December 7, 2011 at 8:08 AM  
Blogger daisy said...

You are really somethin'...

December 7, 2011 at 8:19 AM  
Blogger Tara said...

I LOVE those moments. Just makes me sad sometimes that we get so few of them here - maybe one or two a winter. Ahh well.

December 7, 2011 at 9:19 AM  
Blogger jim said...

jenna -did you ever send out the
"just in case" books------

December 7, 2011 at 10:48 AM  
Blogger Jenna said...

Yup! I sent them out!

December 7, 2011 at 11:00 AM  
Anonymous Anonymous said...

Congrats alewyfe!

Hooray for the address working! I am still working on my Christmas cards, expect one from me!


December 7, 2011 at 11:00 AM  
Blogger Goat Song said...

I'm workin' on a small package to send your way as well! :) Glad to hear the address does indeed work!

December 7, 2011 at 11:37 AM  
Blogger Sylvia said...

Jenna, You made Farmbrian again! Congratulations!

December 7, 2011 at 11:42 AM  
Blogger John Taylor said...


Great post. Glad to see the address is working out. I had sent you a book to the job address, hope you received it.

Grace and Peace,


December 7, 2011 at 12:41 PM  
Blogger Victoria Nidetch said...

This comment has been removed by the author.

December 7, 2011 at 12:42 PM  
Blogger Victoria Nidetch said...

Jenna, you paint magic with your words.

December 7, 2011 at 12:43 PM  
Blogger alewyfe said...

Fantastic! That's so exciting... Thanks Jenna! And as always, beautiful writing.

Ooh, thought of another preparedness problem... we buy our coffee in bulk 2 or 3 times a year from an organic/fair trade roaster in michigan (cheaper when you get over 10#), so we have plenty on hand... but all our means of grinding are electric (small one to do 2 days at a time, or champion juicer attachment for whole bags when it's the guy's turn to bring the office coffee).

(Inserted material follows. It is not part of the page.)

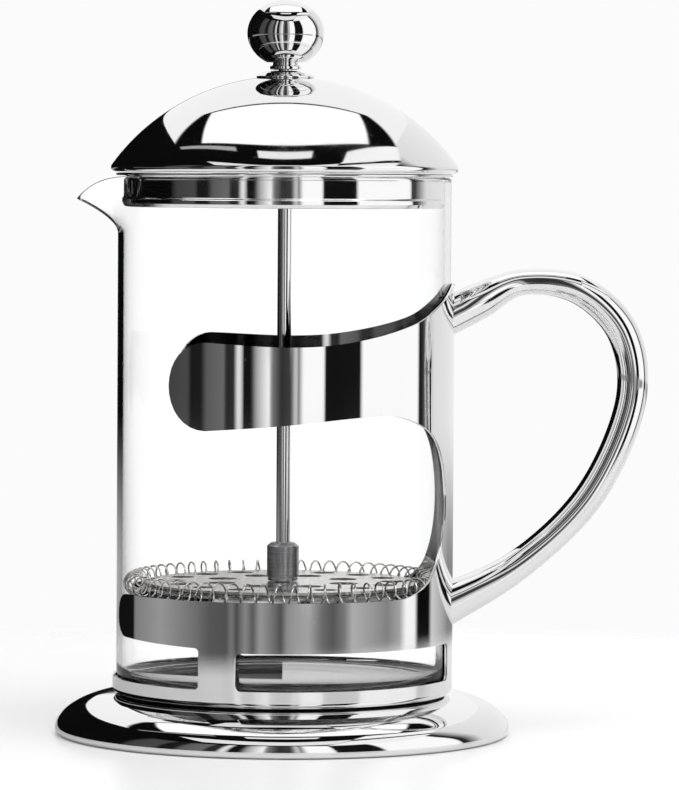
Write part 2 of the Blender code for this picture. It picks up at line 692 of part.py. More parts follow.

I know one of our friends has a turkish hand-mill that can do one cup or two of super-fine (he's an espresso guy) at a time... he's only a 20 minute bike ride away, but if we're snowed in, might want to grind up a weeks' worth and vacuum-seal it, or keep an eye out while thrifting for a good hand-cranked one. Or I guess if I got desparate, a pillowcase and a rolling pin would do... haha.